Wenn wir auf das Jahr 2030 schauen, dann sehen wir, dass wir die Klimaziele nur dann erreichen, wenn wir – je nachdem, wie die Verschärfung noch ausgeht; ich hoffe, dass wir nicht, wovon manche träumen, auf 60 oder 70 Prozent kommen, ich glaube, 55 Prozent ist schon ambitioniert genug – mehr als die Hälfte der neuen Fahrzeuge mit alternativen Antrieben ausrüsten müssen. Jetzt kann man sagen: Das ignoriere ich alles; jetzt zementiere ich alte Technologien. – Ich glaube, das wird uns einem Plan der Transformation kein bisschen näherbringen, meine Damen und Herren.
(Beifall der Abg. Gabriele Katzmarek [SPD])

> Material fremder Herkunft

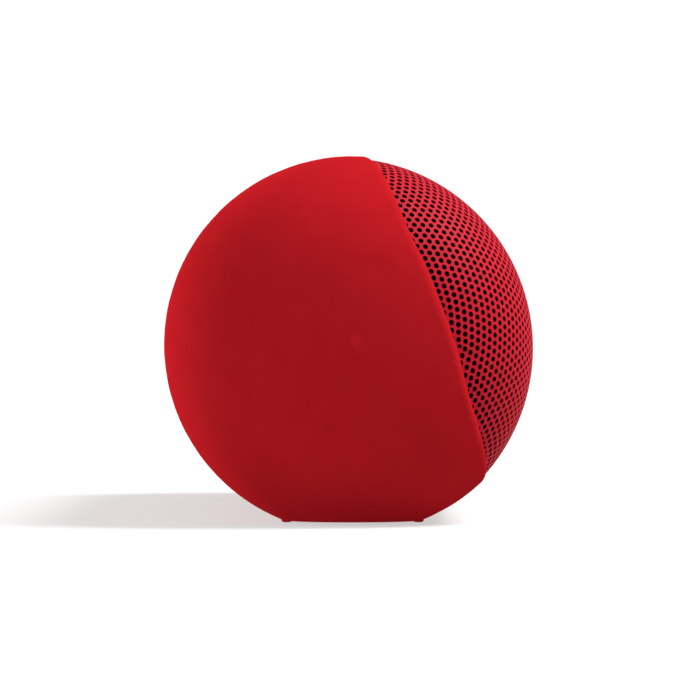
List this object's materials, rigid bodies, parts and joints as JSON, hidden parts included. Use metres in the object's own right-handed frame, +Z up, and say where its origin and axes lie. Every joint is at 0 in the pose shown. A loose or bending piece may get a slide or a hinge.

Wenn wir Transformation wollen, dann geht das nur mit den Unternehmen, und zwar mit der gesamten Breite, sowohl den OEMs als auch den Zulieferern, und dann geht das nur mit all den Millionen Mitarbeiterinnen und Mitarbeitern.
(Beifall bei der SPD)
Meine Damen und Herren, Transformation funktioniert nur regional. Wir erleben in der Automobilindustrie, dass wir sehr unterschiedliche Strukturen haben. Wir haben teilweise eine intensive Zuliefererstruktur, wir haben teilweise OEMs. Deswegen hilft es nicht, eine Methode auf alle Bereiche anzuwenden, sondern wir müssen es regional organisieren, regional denken und das dann auch mit regionalen Transformationsfonds begleiten. Wir haben doch aus dem Strukturwandel der Kohleindustrie, wo es übrigens nicht darum ging, etwas zu verändern und fortzusetzen, gelernt, dass der Strukturwandel nur dann funktionieren kann, wenn wir genau diese regionalen Veränderungen mit regionaler Organisation und Geldern begleiten.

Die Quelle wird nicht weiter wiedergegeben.